Posted March. 03, 2005 22:37,   


The Japanese Asahi Shimbun reported on March 3, citing some news sources of the United States, that after analyzing atmospheric samples collected around North Korea last year, the U.S. government found “Krypton 85,” an element generated by extracting plutonium from the practice of reprocessing spent fuels.
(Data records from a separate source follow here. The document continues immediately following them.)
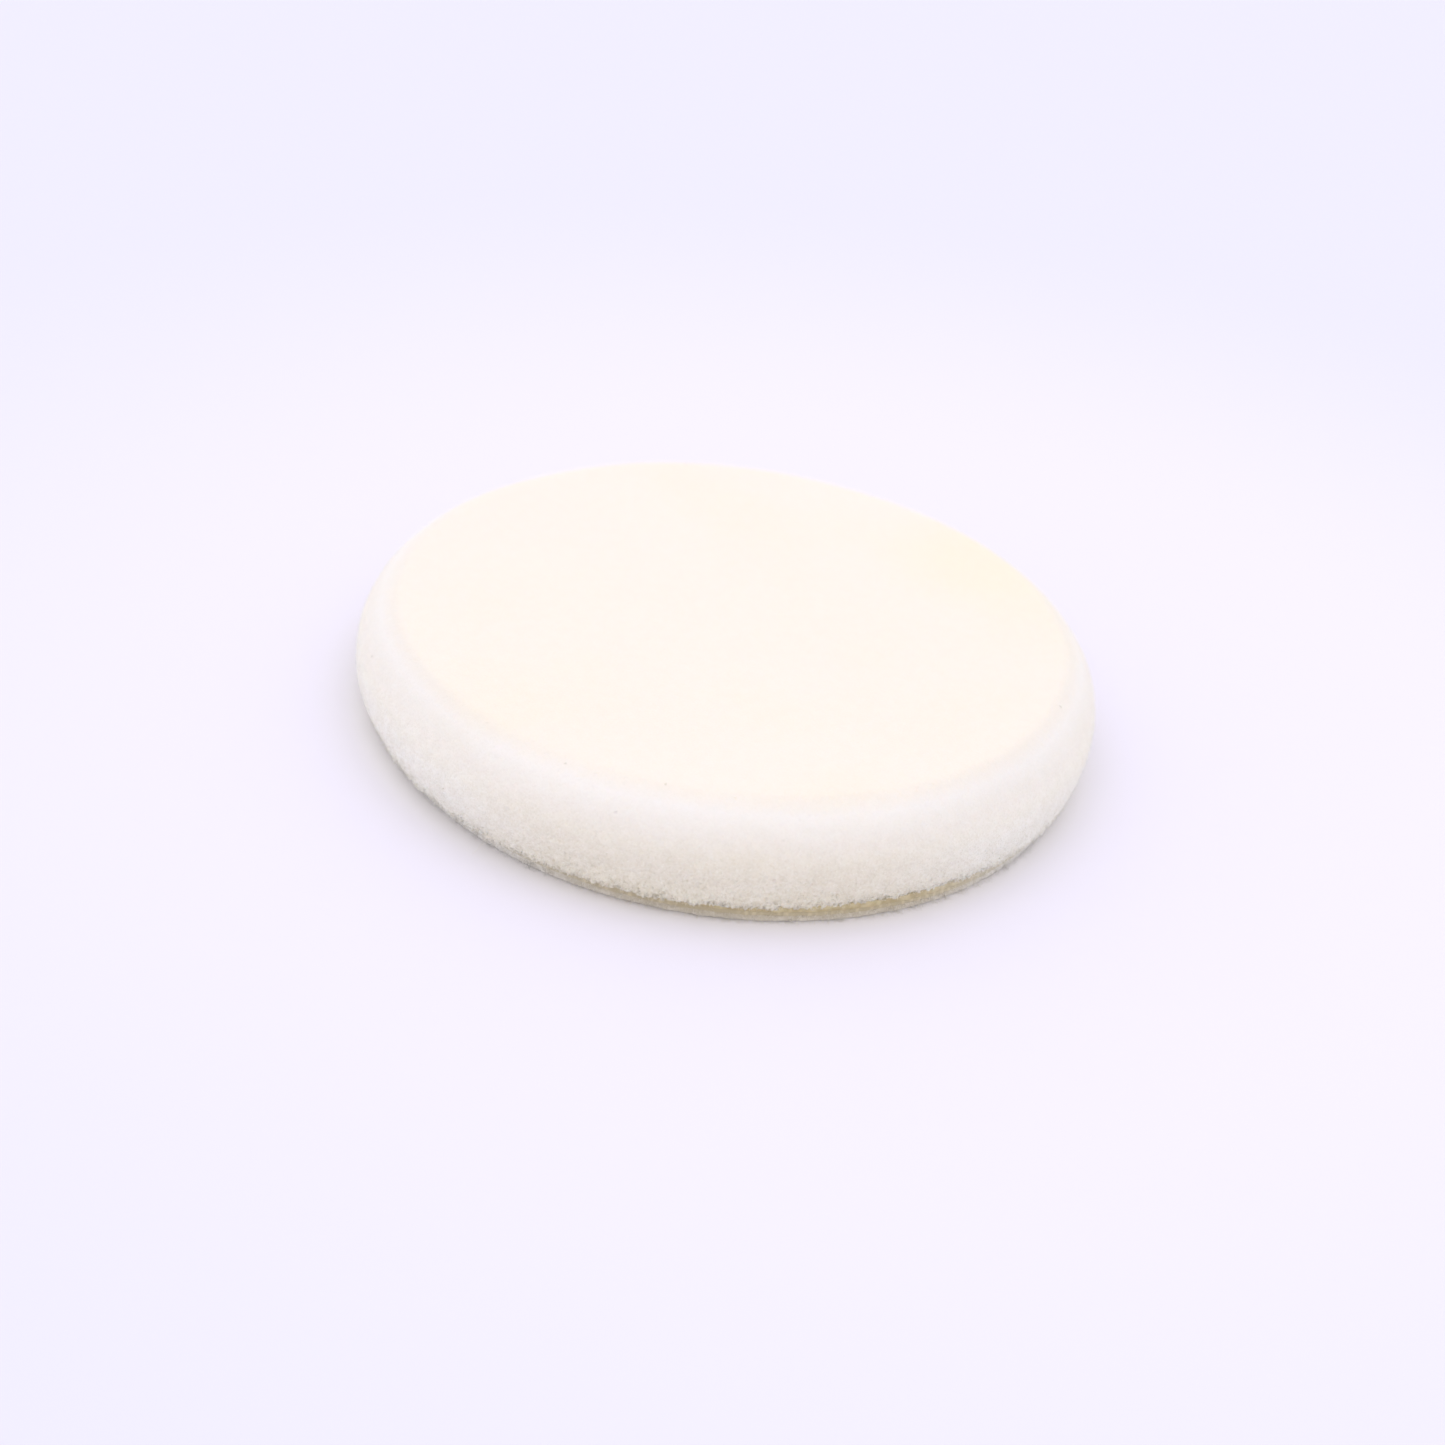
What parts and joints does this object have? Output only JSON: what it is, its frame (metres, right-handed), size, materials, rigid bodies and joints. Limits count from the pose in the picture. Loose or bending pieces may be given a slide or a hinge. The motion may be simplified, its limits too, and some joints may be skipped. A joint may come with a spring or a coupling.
{
  "type": "polishing pad",
  "caption": "Round cream foam polishing pad with a flat working face, a rounded shoulder and a loop fabric back that grips a hook-faced backing plate.",
  "frame": {"origin": "centre of the loop face, at the tips of the loops", "axes": "+Z along the pad's axis, out of the flat working face; the pad is round, so X and Y are free"},
  "size_m": [0.15, 0.15, 0.0232],
  "materials": {
    "foam": "cream open-cell polyurethane foam, fully matte, fine cells",
    "adhesive": "amber to brown hot-melt film, slightly glossy edge",
    "ground_knit": "beige warp-knitted ground",
    "loop_yarn": "off-white looped nylon yarn"
  },
  "bodies": {
    "root": {"foam_disc": "foam", "adhesive_film": "adhesive", "backing_cloth": "ground_knit", "loop_pile": "loop_yarn"}
  },
  "joints": []
}
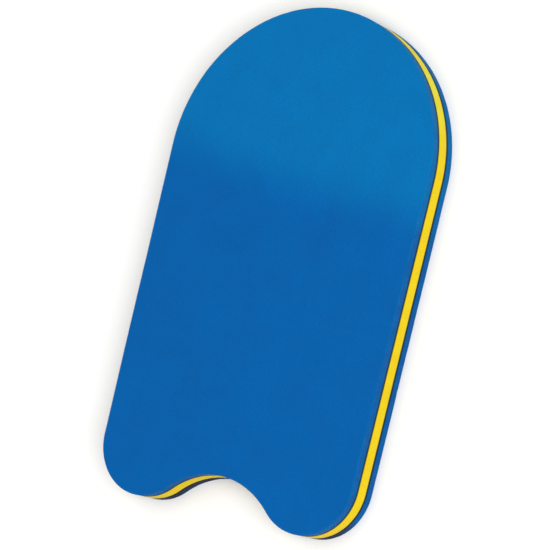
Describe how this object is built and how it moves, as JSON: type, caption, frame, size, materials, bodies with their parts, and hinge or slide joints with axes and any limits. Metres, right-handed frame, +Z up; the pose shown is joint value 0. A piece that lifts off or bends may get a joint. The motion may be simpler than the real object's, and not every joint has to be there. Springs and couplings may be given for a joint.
{
  "type": "kickboard float",
  "caption": "Flat swimming kickboard of laminated closed-cell foam with a round nose, rounded tail lobes and a thumb notch between them.",
  "frame": {"origin": "centre of the outline's box, on the flat face that the board lies on", "axes": "+X across the board, +Y from the notched tail towards the round nose, +Z up through the bonded sheets"},
  "size_m": [0.2898, 0.48, 0.035],
  "materials": {
    "skin_foam": "matte moulded skin of blue closed-cell EVA foam, with cut cells on its edges",
    "core_foam": "matte cut edge of yellow closed-cell EVA foam",
    "bond_film": "thin dark line of cured contact adhesive, slightly glossy"
  },
  "bodies": {
    "root": {"bottom_sheet": "skin_foam", "lower_bond": "bond_film", "core_sheet": "core_foam", "upper_bond": "bond_film", "top_sheet": "skin_foam"}
  },
  "joints": []
}
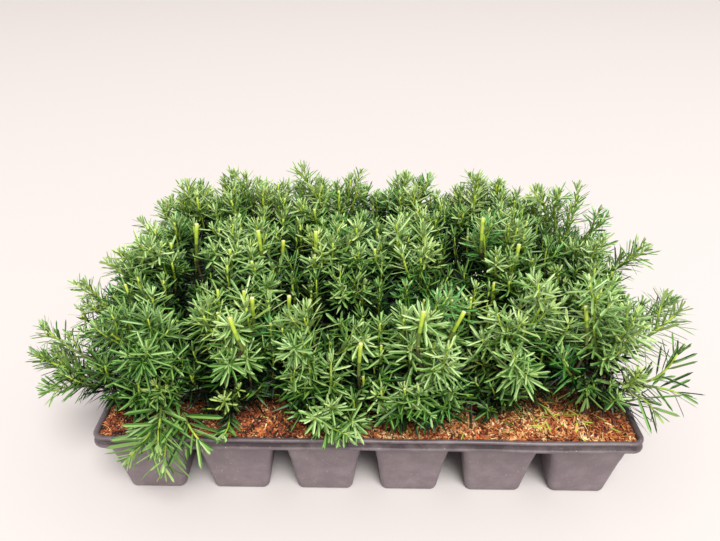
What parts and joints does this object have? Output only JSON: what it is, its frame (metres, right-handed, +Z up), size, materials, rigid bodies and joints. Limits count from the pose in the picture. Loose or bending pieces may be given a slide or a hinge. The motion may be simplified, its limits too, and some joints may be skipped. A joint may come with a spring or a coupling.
{
  "type": "potted yew",
  "caption": "Young densiformis yews with spiky merging crowns of flat green needles, growing in a long dark plastic nursery tray of tapered cells filled with bark and coir medium.",
  "frame": {"origin": "on the floor, in the middle of the tray's footprint, which is also the middle of the crown's footprint", "axes": "+X along the tray's long side, +Y across it from the front to the back, +Z up"},
  "size_m": [0.6431, 0.32, 0.2837],
  "materials": {
    "tray": "dark warm grey moulded plastic with a satin, slightly dusty surface",
    "growing_medium": "coarse reddish brown bark and coir",
    "stem": "rough brown bark turning yellow-green",
    "leader_foliage": "glossy mid-green needles",
    "skirt_foliage": "darker green needles"
  },
  "bodies": {
    "root": {"growing_medium": "growing_medium", "leader_foliage_back_1": "leader_foliage", "leader_foliage_back_2": "leader_foliage", "leader_foliage_back_3": "leader_foliage", "leader_foliage_back_4": "leader_foliage", "leader_foliage_back_5": "leader_foliage", "leader_foliage_back_6": "leader_foliage", "leader_foliage_front_1": "leader_foliage", "leader_foliage_front_2": "leader_foliage", "leader_foliage_front_3": "leader_foliage", "leader_foliage_front_4": "leader_foliage", "leader_foliage_front_5": "leader_foliage", "leader_foliage_front_6": "leader_foliage", "leader_foliage_middle_1": "leader_foliage", "leader_foliage_middle_2": "leader_foliage", "leader_foliage_middle_3": "leader_foliage", "leader_foliage_middle_4": "leader_foliage", "leader_foliage_middle_5": "leader_foliage", "leader_foliage_middle_6": "leader_foliage", "skirt_foliage_back_1": "skirt_foliage", "skirt_foliage_back_2": "skirt_foliage", "skirt_foliage_back_3": "skirt_foliage", "skirt_foliage_back_4": "skirt_foliage", "skirt_foliage_back_5": "skirt_foliage", "skirt_foliage_back_6": "skirt_foliage", "skirt_foliage_front_1": "skirt_foliage", "skirt_foliage_front_2": "skirt_foliage", "skirt_foliage_front_3": "skirt_foliage", "skirt_foliage_front_4": "skirt_foliage", "skirt_foliage_front_5": "skirt_foliage", "skirt_foliage_front_6": "skirt_foliage", "skirt_foliage_middle_1": "skirt_foliage", "skirt_foliage_middle_2": "skirt_foliage", "skirt_foliage_middle_3": "skirt_foliage", "skirt_foliage_middle_4": "skirt_foliage", "skirt_foliage_middle_5": "skirt_foliage", "skirt_foliage_middle_6": "skirt_foliage", "stem_back_1": "stem", "stem_back_2": "stem", "stem_back_3": "stem", "stem_back_4": "stem", "stem_back_5": "stem", "stem_back_6": "stem", "stem_front_1": "stem", "stem_front_2": "stem", "stem_front_3": "stem", "stem_front_4": "stem", "stem_front_5": "stem", "stem_front_6": "stem", "stem_middle_1": "stem", "stem_middle_2": "stem", "stem_middle_3": "stem", "stem_middle_4": "stem", "stem_middle_5": "stem", "stem_middle_6": "stem", "tray": "tray"}
  },
  "joints": []
}
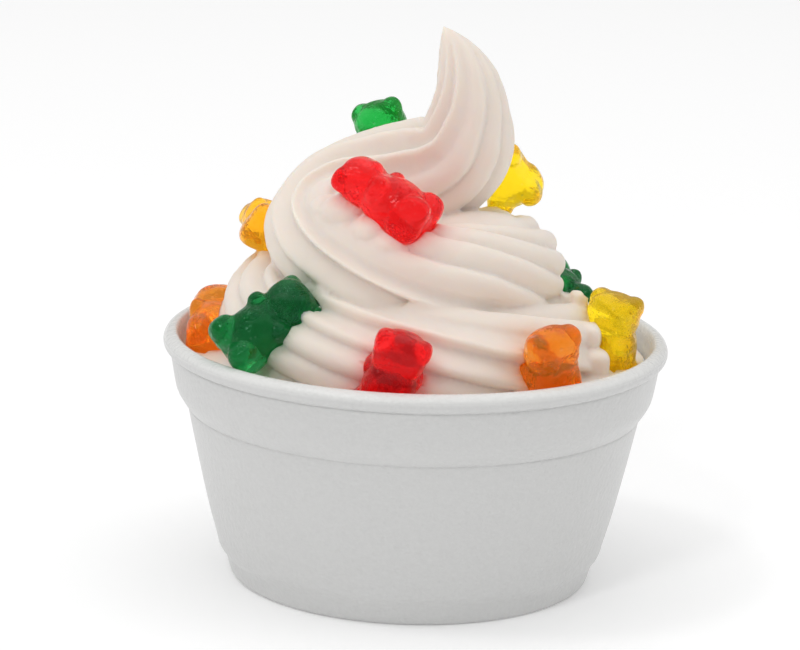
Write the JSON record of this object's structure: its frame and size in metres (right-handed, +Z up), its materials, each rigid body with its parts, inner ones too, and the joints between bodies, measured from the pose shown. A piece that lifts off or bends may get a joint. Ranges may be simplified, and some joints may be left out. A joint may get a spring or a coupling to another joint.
{
  "type": "frozen yogurt cup",
  "caption": "White foam cup filled with a tall ribbed swirl of frozen yogurt that ends in a curled tip, topped with coloured gummy bears.",
  "frame": {"origin": "centre of the cup's flat foot, on the surface it stands on", "axes": "+Z up along the cup's axis; -Y towards the viewer, +X to the viewer's right; the swirl's tip curls towards -X above the cup's axis"},
  "size_m": [0.09, 0.09, 0.0995],
  "materials": {
    "foam": "expanded polystyrene foam, moulded, fine bead cells, dull with a soft sheen on the rim",
    "yogurt": "soft serve frozen yogurt, off-white, smooth and moist, slightly translucent",
    "gummy_red": "translucent cherry red gelatine, lightly oiled",
    "gummy_green": "translucent dark green gelatine, lightly oiled",
    "gummy_lime": "translucent light green gelatine, lightly oiled",
    "gummy_orange": "translucent orange gelatine, lightly oiled",
    "gummy_amber": "translucent amber gelatine, lightly oiled",
    "gummy_yellow": "translucent yellow gelatine, lightly oiled"
  },
  "bodies": {
    "root": {"cup": "foam", "swirl": "yogurt", "bear_lime_top": "gummy_lime", "bear_red_upper": "gummy_red", "bear_yellow_back": "gummy_yellow", "bear_amber_back": "gummy_amber", "bear_orange_left": "gummy_orange", "bear_green_front": "gummy_green", "bear_red_front": "gummy_red", "bear_orange_front": "gummy_orange", "bear_yellow_right": "gummy_yellow", "bear_green_back": "gummy_green"}
  },
  "joints": []
}
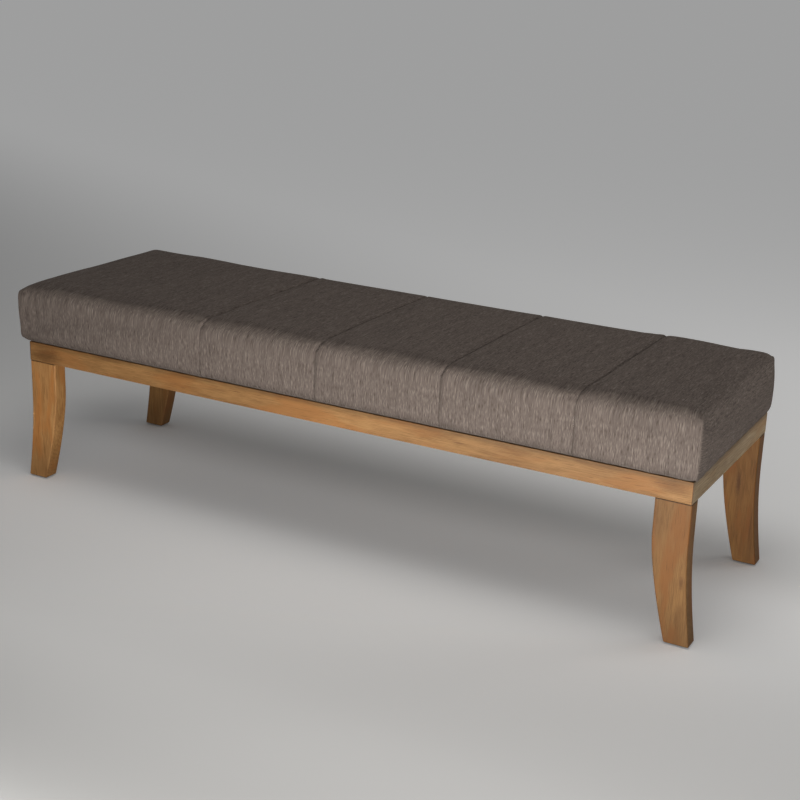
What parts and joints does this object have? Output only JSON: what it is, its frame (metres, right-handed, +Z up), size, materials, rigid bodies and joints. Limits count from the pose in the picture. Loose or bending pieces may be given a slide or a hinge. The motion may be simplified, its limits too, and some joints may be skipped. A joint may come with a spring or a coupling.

The newspaper reported that the fact that the Krypton 85 was found again after a year and a half hints at the possibility that the North either has “a second nuclear facility,” which has been unknown so far, or that nuclear reprocessing may be secretly ongoing.

Some interpret the detection of the gas as proof that North Korea intends to go nuclear in earnest, instead of using its nuclear weapons program as a bargaining chip.

With a WC-135W reconnaissance plane that is usually used to monitor signs of nuclear activity in the East Sea, the U.S. has been watching the nuclear activities of the North by extracting a sample of the air over North Korea. The fact that Krypton 85 was detected was reported to a few U.S. government officials, and a thorough analysis is reportedly continuing on when and where the gas appeared.

When an explosion occurred in September last year near Yanggang Province on the border with China, the Korean and U.S. governments were closely watching over the North on the possibility of nuclear experiments. However, they made a tentative conclusion that it was a simple explosion as no material evidence such as Krypton 85 was detected.